SEO Developer Checkboxes

Alt Text

When a search engine crawls a site, it doesn't look at it.  A search engine doesn't see the way you and I do.  (Though they are getting better at it.)  When a search engine crawls a site, it reads the site.  Though pictures and images might be worth thousands of words to you and me, they aren't worth a click to a search engine.  This is why alt text is so helpful.  Alt text tells a search engine what the image is.  This is especially important on a gallery or product page that is very picture heavy.

Title Text

In the same way that alt text tells a search engine what a picture is, title text tells a search engine what a link is.  It also tells the users.  This can be helpful because you may not want to disrupt the flow of thought in your copy to explain where a link is pointed.

Example: SEO can be affected by any number of factors (even color) because it all comes back to the user experience.

See what I did there?  I linked to an article and told you (and search engines) the name of it withOUT muddying up my sentence.

Page Titles

As you have probably guessed, page titles tell a search engine what the page is all about.  These can actually be more tricky than you imagine.  Here are a few things to keep in mind.

  1. Don't simply use the name of the website.  Everyone already knows that title already.
  2. Do be helpful to the user.  If it's the About page make sure the first work is "About" or something similar.
  3. Do use keywords.  Think of the industry and area.

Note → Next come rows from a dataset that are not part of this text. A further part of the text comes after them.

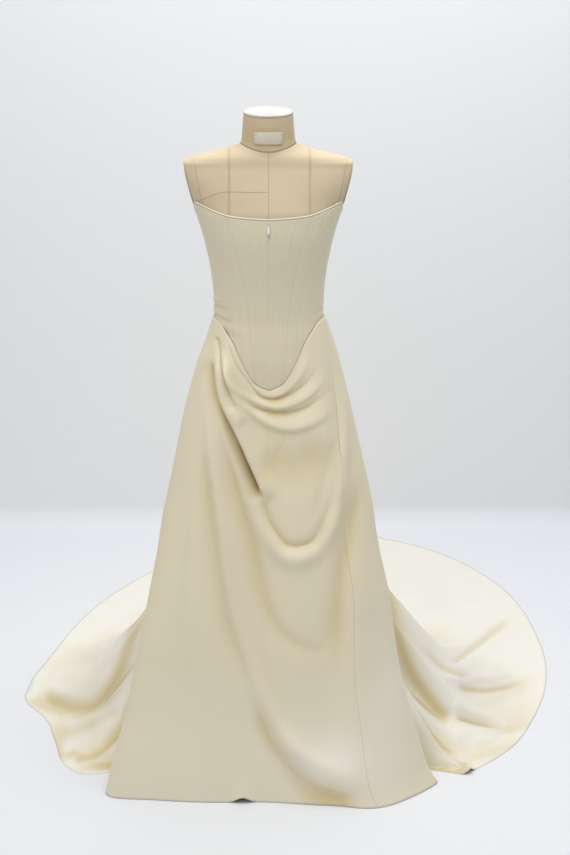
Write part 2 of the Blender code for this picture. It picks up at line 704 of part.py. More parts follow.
def arm_plate(name, normal, outline):
    """A flat plate that lies on the armhole, a little smaller than it."""
    centre = sum(outline, Vector()) / len(outline)
    near = [centre + (place - centre) * ARM_PLATE_SHARE + normal * SEAM_GAP for place in outline]
    far = [place + normal * ARM_PLATE_THICKNESS for place in near]
    shape = bmesh.new()
    low = [shape.verts.new(place) for place in near]
    high = [shape.verts.new(place) for place in far]
    shape.faces.new(low)
    shape.faces.new(high)
    for i in range(len(low)):
        k = (i + 1) % len(low)
        shape.faces.new((low[i], low[k], high[k], high[i]))
    add_object(name, mesh_from_bmesh(name, shape), "linen", LINEN)


def turned(name, profile, steps, material_name, finish):
    """A solid turned about Z from (radius, height) pairs, which run from its foot to its top."""
    shape = bmesh.new()
    turned_rings(shape, profile, steps)
    return add_object(name, mesh_from_bmesh(name, shape), material_name, finish)


def neck_ring(radius, height, tilt, steps=28):
    """A ring of the neck, tilted forward about its own middle."""
    places = []
    for i in range(steps):
        turn = 2 * math.pi * i / steps
        x, y = radius * math.sin(turn), -radius * math.cos(turn)
        places.append(Vector((x, y * math.cos(tilt), height + y * math.sin(tilt))))
    return places


def stacked_rings(name, rings, material_name, finish):
    shape = bmesh.new()
    made = [[shape.verts.new(place) for place in ring] for ring in rings]
    for low, high in zip(made, made[1:]):
        for i in range(len(low)):
            k = (i + 1) % len(low)
            shape.faces.new((low[i], low[k], high[k], high[i]))
    shape.faces.new(made[0][::-1])
    shape.faces.new(made[-1])
    return add_object(name, mesh_from_bmesh(name, shape), material_name, finish)


def neck_radius(height):
    low, high = NECK_BASE_HEIGHT, NECK_TOP_HEIGHT
    share = (height - low) / (high - low)
    flare = 0.0025 * max(0.0, 1 - share * 4) ** 2
    return NECK_BASE_RADIUS * 0.965 + (NECK_TOP_RADIUS - NECK_BASE_RADIUS * 0.965) * share + flare


def form_neck():
    heights = [NECK_BASE_HEIGHT + SEAM_GAP + rise for rise in (0.0, 0.006, 0.016, 0.036, 0.054)]
    rings = [neck_ring(neck_radius(height), height, 0.0) for height in heights]
    rings.append(neck_ring(NECK_TOP_RADIUS, NECK_TOP_HEIGHT - NECK_CAP_THICKNESS, NECK_TOP_TILT))
    stacked_rings("form_neck", rings, "linen", LINEN)
    foot = NECK_TOP_HEIGHT - NECK_CAP_THICKNESS + SEAM_GAP
    cap = [
        neck_ring(NECK_TOP_RADIUS * 0.99, foot, NECK_TOP_TILT),
        neck_ring(NECK_TOP_RADIUS * 1.015, foot + 0.0015, NECK_TOP_TILT),
        neck_ring(NECK_TOP_RADIUS * 1.015, foot + 0.0040, NECK_TOP_TILT),
        neck_ring(NECK_TOP_RADIUS * 0.95, foot + NECK_CAP_THICKNESS, NECK_TOP_TILT),
    ]
    stacked_rings("form_neck_cap", cap, "white_top", WHITE_TOP)


def name_plate():
    """The bare plate on the neck, bent round it."""
    half_turn = NAME_PLATE_SIZE[0] / 2 / neck_radius(NAME_PLATE_HEIGHT)
    turns = np.linspace(-half_turn, half_turn, 9)
    rises = (-NAME_PLATE_SIZE[1] / 2, NAME_PLATE_SIZE[1] / 2)
    grids = []
    for out in (SEAM_GAP, SEAM_GAP + NAME_PLATE_THICKNESS):
        rows = []
        for rise in rises:
            height = NAME_PLATE_HEIGHT + rise
            radius = neck_radius(height) + out
            rows.append([(radius * math.sin(turn), -radius * math.cos(turn), height) for turn in turns])
        grids.append(np.array(rows))
    cloth_panel("form_name_plate", grids[0], grids[1], "plate", PLATE)


def form_stand():
    """The board under the torso, the pole with its collar, and the round foot plate."""
    outline, _ = body_point(
        np.linspace(-180, 180, TORSO_COLUMNS + 1)[:-1],
        np.full(TORSO_COLUMNS, FORM_FOOT_HEIGHT),
    )
    board_top = FORM_FOOT_HEIGHT - SEAM_GAP
    rings = []
    for height in (board_top - BOARD_THICKNESS, board_top):
        rings.append([Vector((p[0] * 0.96, p[1] * 0.96, height)) for p in outline])
    stacked_rings("form_board", rings, "wood", WOOD)
    pole_top = board_top - BOARD_THICKNESS - SEAM_GAP
    pole_profile = [
        (POLE_RADIUS, STAND_BOSS_HEIGHT + SEAM_GAP),
        (POLE_RADIUS, pole_top - POLE_COLLAR_HEIGHT - 0.001),
        (POLE_COLLAR_RADIUS * 0.75, pole_top - POLE_COLLAR_HEIGHT),
        (POLE_COLLAR_RADIUS * 0.75, pole_top - 0.012),
        (POLE_COLLAR_RADIUS, pole_top - 0.008),
        (POLE_COLLAR_RADIUS, pole_top),
    ]
    turned("stand_pole", pole_profile, 24, "steel", STEEL)
    turned(
        "stand_plate",
        [
            (STAND_PLATE_RADIUS, 0),
            (STAND_PLATE_RADIUS, STAND_PLATE_THICKNESS * 0.7),
            (STAND_PLATE_RADIUS - 0.004, STAND_PLATE_THICKNESS),
            (STAND_BOSS_RADIUS + 0.012, STAND_PLATE_THICKNESS),
            (STAND_BOSS_RADIUS, STAND_PLATE_THICKNESS + 0.010),
            (STAND_BOSS_RADIUS * 0.85, STAND_BOSS_HEIGHT),
        ],
        40,
        "steel",
        STEEL,
    )


# Hard trims


def wire_ring(shape, radius, height, turn_steps=16, wire_steps=6):
    """A wire ring added in the XZ plane, with its middle at this height."""
    hoops = []
    for i in range(turn_steps):
        turn = 2 * math.pi * i / turn_steps
        hoop = []
        for k in range(wire_steps):
            wire = 2 * math.pi * k / wire_steps
            reach = radius + RING_WIRE * math.cos(wire)
            place = (reach * math.cos(turn), RING_WIRE * math.sin(wire), height + reach * math.sin(turn))
            hoop.append(shape.verts.new(place))
        hoops.append(hoop)
    for i in range(turn_steps):
        for k in range(wire_steps):
            a, b = hoops[i], hoops[(i + 1) % turn_steps]
            k2 = (k + 1) % wire_steps
            shape.faces.new((a[k], a[k2], b[k2], b[k]))


def turned_rings(shape, profile, steps):
    """A body turned about Z, added from (radius, height) pairs that run from its foot to its top."""
    rings = []
    for radius, height in profile:
        turn = [2 * math.pi * i / steps for i in range(steps)]
        rings.append([shape.verts.new((radius * math.cos(a), radius * math.sin(a), height)) for a in turn])
    for low, high in zip(rings, rings[1:]):
        for i in range(steps):
            k = (i + 1) % steps
            shape.faces.new((low[i], low[k], high[k], high[i]))
    shape.faces.new(rings[0][::-1])
    shape.faces.new(rings[-1])


def pendant():
    """A ring sewn under the neckline, and a long pearl that hangs on it by an eye, with a crystal below."""
    ring_height = float(edge_height(NECKLINE, 0)) - RING_DROP
    skin, _ = body_point(np.array([0.0]), np.array([ring_height]))
    cloth = float(skin[0][1]) - BODY_GAP - CLOTH_WALL
    y = cloth - SEAM_GAP - RING_WIRE - SEWN_RING_RADIUS
    shape = bmesh.new()
    wire_ring(shape, SEWN_RING_RADIUS, 0)
    ring = add_object("pendant_ring", mesh_from_bmesh("pendant_ring", shape), "steel", STEEL)
    ring.location = (0, y, ring_height)
    ring.rotation_euler = (0, 0, math.pi / 2)
    pivot = ring_height - SEWN_RING_RADIUS
    eye_middle = 2 * RING_WIRE + RING_PLAY - EYE_RADIUS
    pearl_top = eye_middle - EYE_RADIUS
    shape = bmesh.new()
    wire_ring(shape, EYE_RADIUS, eye_middle)
    eye = add_object("pendant_eye", mesh_from_bmesh("pendant_eye", shape), "steel", STEEL)
    eye.hide_render = True
    eye.display_type = "WIRE"
    shape = bmesh.new()
    profile = [(PEARL_RADIUS * share, pearl_top - PEARL_LENGTH * (1 - rise)) for rise, share in PEARL_PROFILE]
    turned_rings(shape, profile, 14)
    pearl = add_object("pendant_pearl", mesh_from_bmesh("pendant_pearl", shape), "pearl", PEARL, 80)
    join = pearl.modifiers.new("eye", "BOOLEAN")
    join.operation = "UNION"
    join.solver = "EXACT"
    join.object = eye
    for piece in (eye, pearl):
        piece.location = (0, y, pivot)
    crystal_top = pearl_top - PEARL_LENGTH - SEAM_GAP
    profile = [(CRYSTAL_RADIUS * share, crystal_top - CRYSTAL_LENGTH * (1 - rise)) for rise, share in CRYSTAL_PROFILE]
    shape = bmesh.new()
    turned_rings(shape, profile, 10)
    crystal = add_object("pendant_crystal", mesh_from_bmesh("pendant_crystal", shape), "crystal", CRYSTAL, 20)
    crystal.location = (0, y, pivot)


def centre_back(height):
    skin, _ = body_point(np.array([180.0]), np.array([height]))
    return skin[0][1] + BODY_GAP + CLOTH_WALL


def box_mesh(name, size):
    shape = bmesh.new()
    bmesh.ops.create_cube(shape, size=1.0)
    bmesh.ops.scale(shape, vec=size, verts=shape.verts)
    bmesh.ops.bevel(
        shape,
        geom=shape.edges,
        offset=min(size) * 0.22,
        segments=1,
        affect="EDGES",
    )
    return mesh_from_bmesh(name, shape)


def zip_closure():
    """The slider of the hidden zip at the top of the centre back, and its pull tab."""
    top = float(edge_height(NECKLINE, 180)) - SLIDER_DROP
    back = max(centre_back(top - SLIDER_SIZE[2] / 2), centre_back(top + SLIDER_SIZE[2] / 2))
    y = back + SEAM_GAP + SLIDER_SIZE[1] / 2 + 0.0002
    slider = add_object("zip_slider", box_mesh("zip_slider", SLIDER_SIZE), "zip", PLATE)
    slider.location = (0, y, top)
    tab_y = y + SLIDER_SIZE[1] / 2 + SEAM_GAP + TAB_THICKNESS / 2 + 0.0004
    shape = bmesh.new()
    outline = []
    for turn in np.linspace(0, math.pi, 7):
        outline.append((TAB_WIDTH / 2 * math.cos(turn), TAB_RISE * math.sin(turn)))
    for turn in np.linspace(math.pi, 2 * math.pi, 9):
        outline.append((TAB_WIDTH * 0.72 * math.cos(turn), -TAB_LENGTH + TAB_WIDTH * 0.72 * math.sin(turn)))
    sides = []
    for depth in (-TAB_THICKNESS / 2, TAB_THICKNESS / 2):
        sides.append([shape.verts.new((x, depth, z)) for x, z in outline])
    shape.faces.new(sides[0])
    shape.faces.new(sides[1])
    for i in range(len(outline)):
        k = (i + 1) % len(outline)
        shape.faces.new((sides[0][i], sides[0][k], sides[1][k], sides[1][i]))
    tab = add_object("zip_tab", mesh_from_bmesh("zip_tab", shape), "zip", PLATE)
    tab.location = (0, tab_y, top + SLIDER_SIZE[2] * 0.25)


def main():
    clear_scene()
    form_torso()
    form_neck()
    name_plate()
    form_stand()
    bodice()
    neckline_roll()
    skirt()
    pendant()
    zip_closure()


main()
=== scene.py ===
"""Strapless wedding dress on a dress form: its cloth, trims, form and stage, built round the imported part.

Units are metres, +Z is up and the wearer faces -Y. The origin is on the floor under the form's pole.
Angles round the body are in degrees from the centre front, positive towards +X.
"""

import math
from collections import namedtuple

import bmesh
import bpy
import numpy as np
from mathutils import Matrix, Vector


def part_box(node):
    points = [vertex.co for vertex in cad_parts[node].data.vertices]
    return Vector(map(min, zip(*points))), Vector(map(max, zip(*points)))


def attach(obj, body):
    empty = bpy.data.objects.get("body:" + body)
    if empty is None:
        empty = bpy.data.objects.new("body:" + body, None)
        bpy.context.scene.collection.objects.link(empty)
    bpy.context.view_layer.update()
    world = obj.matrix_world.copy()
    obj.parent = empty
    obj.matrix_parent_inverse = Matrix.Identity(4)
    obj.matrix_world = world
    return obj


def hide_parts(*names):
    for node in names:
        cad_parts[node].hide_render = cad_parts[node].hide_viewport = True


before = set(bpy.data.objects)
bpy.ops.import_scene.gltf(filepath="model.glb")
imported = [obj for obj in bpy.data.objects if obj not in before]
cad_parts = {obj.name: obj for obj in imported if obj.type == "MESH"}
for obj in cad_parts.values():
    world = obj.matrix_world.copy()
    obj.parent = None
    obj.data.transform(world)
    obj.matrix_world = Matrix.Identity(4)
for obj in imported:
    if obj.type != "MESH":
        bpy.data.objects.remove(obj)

bl_info = {
    "name": "Draped wedding dress on a form",
    "version": (1, 0, 0),
    "blender": (4, 5, 0),
    "location": "3D View > Sidebar > Dress",
    "description": "Builds a draped satin wedding dress with its dress form and a studio stage",
    "category": "Object",
}

# Cloth of the part, which each piece here lies on
CLOTH_WALL = 0.0022
BODY_GAP = 0.0020
SEAM_GAP = 0.0003
WAIST_LAP = 0.0012
WAIST_STAND_OFF = 0.0008

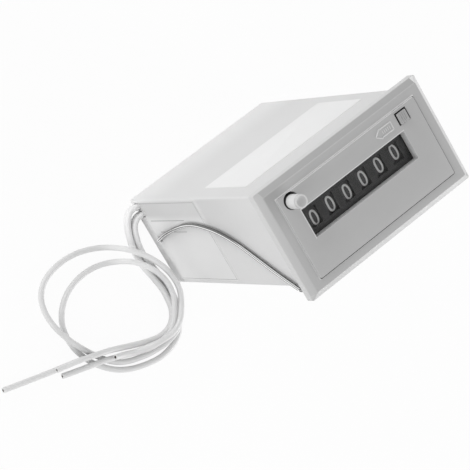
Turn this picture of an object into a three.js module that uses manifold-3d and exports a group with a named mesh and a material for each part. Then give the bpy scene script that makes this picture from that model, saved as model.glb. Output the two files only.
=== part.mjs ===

Example: Pastry Selection from Scone On Bakery in Baton Rouge LA

Page description: Pastry Selection  Company name: Scone On  Industry: Bakery  Location: Baton Rouge LA

XML Sitemap

This is one of those things that literally no one will ever see.  It is strictly to register with the search engines themselves.  Yes, a search engine is going to find everything, but they appreciate being helped along the way.  It's a sign of good faith that you are not trying to hide anything.  It would be very beneficial to check out Google Webmaster Tools where they offer tons of helpful advice on this and other issues.


We've talked about this before, but a good search engine wants to connect searchers with companies and sites that are alive, active, helpful and that truly care.  Analytics are a great way to learn what your clients like, where they are from, for what they are looking and where they are going on your site.  If you are at all interested in SEO, I would say that Google Analytics are a must!